--- START MATERIAL ---

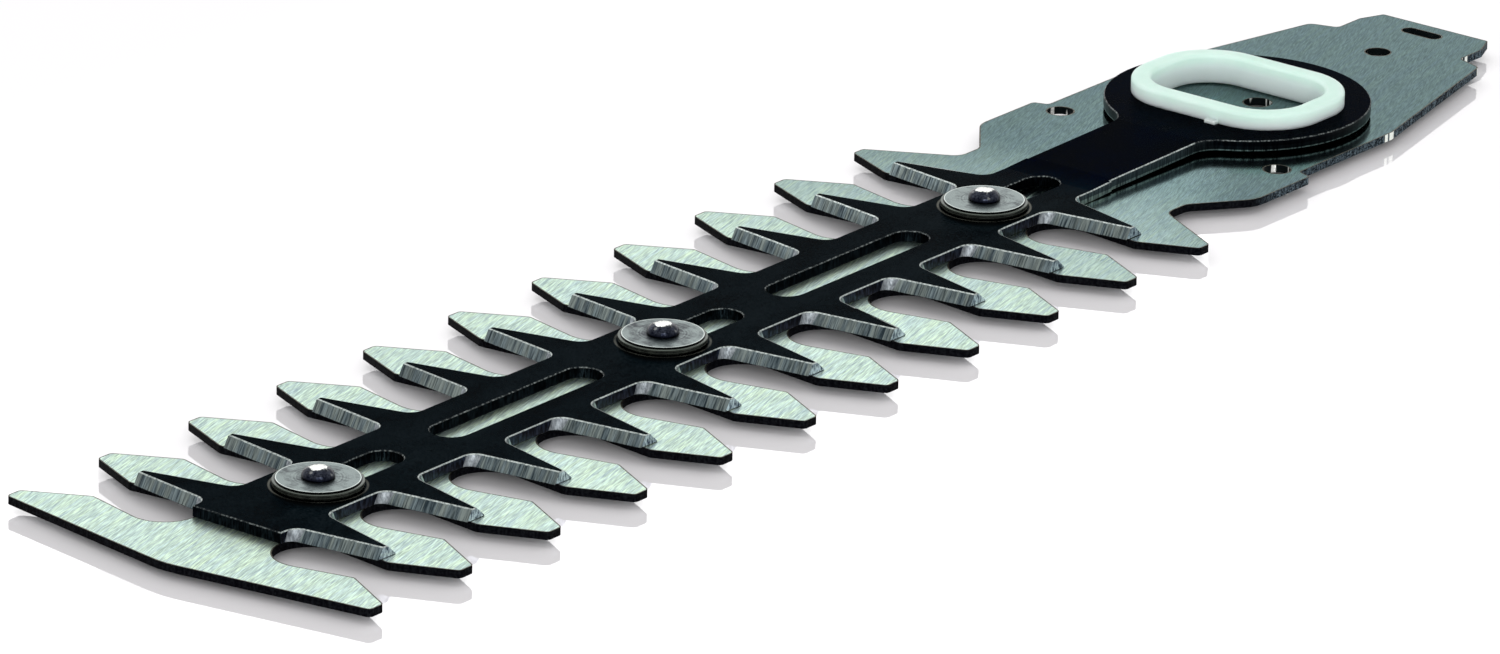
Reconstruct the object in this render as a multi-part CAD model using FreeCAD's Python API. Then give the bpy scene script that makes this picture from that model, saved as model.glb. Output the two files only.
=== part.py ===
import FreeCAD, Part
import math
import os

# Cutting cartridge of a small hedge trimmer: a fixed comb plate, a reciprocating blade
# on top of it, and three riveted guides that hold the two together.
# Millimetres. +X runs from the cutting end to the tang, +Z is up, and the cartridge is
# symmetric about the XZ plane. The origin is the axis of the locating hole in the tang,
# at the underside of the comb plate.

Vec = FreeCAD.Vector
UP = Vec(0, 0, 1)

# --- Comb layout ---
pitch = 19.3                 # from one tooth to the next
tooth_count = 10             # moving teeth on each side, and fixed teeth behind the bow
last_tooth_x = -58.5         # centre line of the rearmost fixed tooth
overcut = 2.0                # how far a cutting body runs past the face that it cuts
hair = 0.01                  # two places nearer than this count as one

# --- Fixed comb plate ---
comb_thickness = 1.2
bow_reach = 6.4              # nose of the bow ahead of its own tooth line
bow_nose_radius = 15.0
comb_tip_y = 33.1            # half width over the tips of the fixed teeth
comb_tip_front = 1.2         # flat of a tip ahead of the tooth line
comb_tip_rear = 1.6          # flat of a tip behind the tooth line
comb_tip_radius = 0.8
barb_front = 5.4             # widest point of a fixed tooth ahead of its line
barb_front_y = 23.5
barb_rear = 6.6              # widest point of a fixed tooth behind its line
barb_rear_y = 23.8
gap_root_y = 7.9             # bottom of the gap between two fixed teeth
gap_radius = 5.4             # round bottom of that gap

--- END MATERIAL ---

*TASK GOAL*: Set every line of the listing down word for word.

*SOLUTION FOR THIS TASK*:
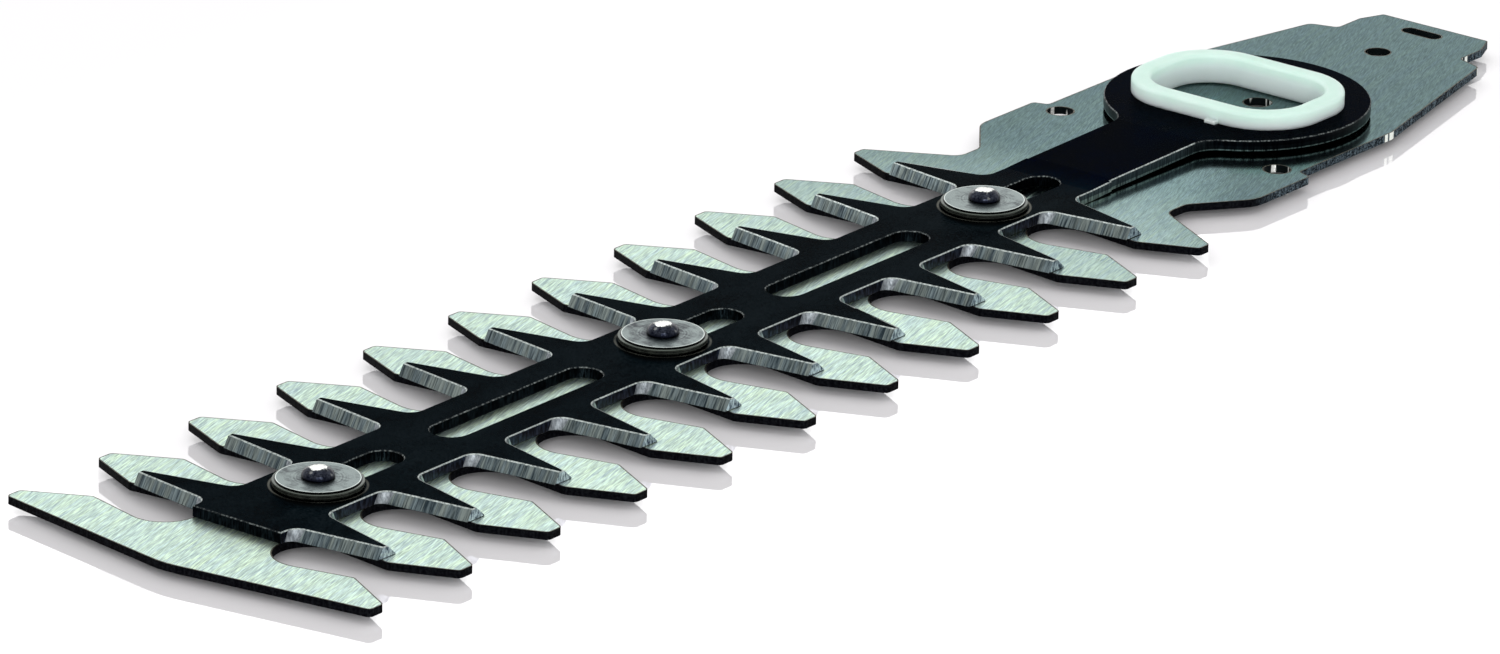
Reconstruct the object in this render as a multi-part CAD model using FreeCAD's Python API. Then give the bpy scene script that makes this picture from that model, saved as model.glb. Output the two files only.
=== part.py ===
import FreeCAD, Part
import math
import os

# Cutting cartridge of a small hedge trimmer: a fixed comb plate, a reciprocating blade
# on top of it, and three riveted guides that hold the two together.
# Millimetres. +X runs from the cutting end to the tang, +Z is up, and the cartridge is
# symmetric about the XZ plane. The origin is the axis of the locating hole in the tang,
# at the underside of the comb plate.

Vec = FreeCAD.Vector
UP = Vec(0, 0, 1)

# --- Comb layout ---
pitch = 19.3                 # from one tooth to the next
tooth_count = 10             # moving teeth on each side, and fixed teeth behind the bow
last_tooth_x = -58.5         # centre line of the rearmost fixed tooth
overcut = 2.0                # how far a cutting body runs past the face that it cuts
hair = 0.01                  # two places nearer than this count as one

# --- Fixed comb plate ---
comb_thickness = 1.2
bow_reach = 6.4              # nose of the bow ahead of its own tooth line
bow_nose_radius = 15.0
comb_tip_y = 33.1            # half width over the tips of the fixed teeth
comb_tip_front = 1.2         # flat of a tip ahead of the tooth line
comb_tip_rear = 1.6          # flat of a tip behind the tooth line
comb_tip_radius = 0.8
barb_front = 5.4             # widest point of a fixed tooth ahead of its line
barb_front_y = 23.5
barb_rear = 6.6              # widest point of a fixed tooth behind its line
barb_rear_y = 23.8
gap_root_y = 7.9             # bottom of the gap between two fixed teeth
gap_radius = 5.4             # round bottom of that gap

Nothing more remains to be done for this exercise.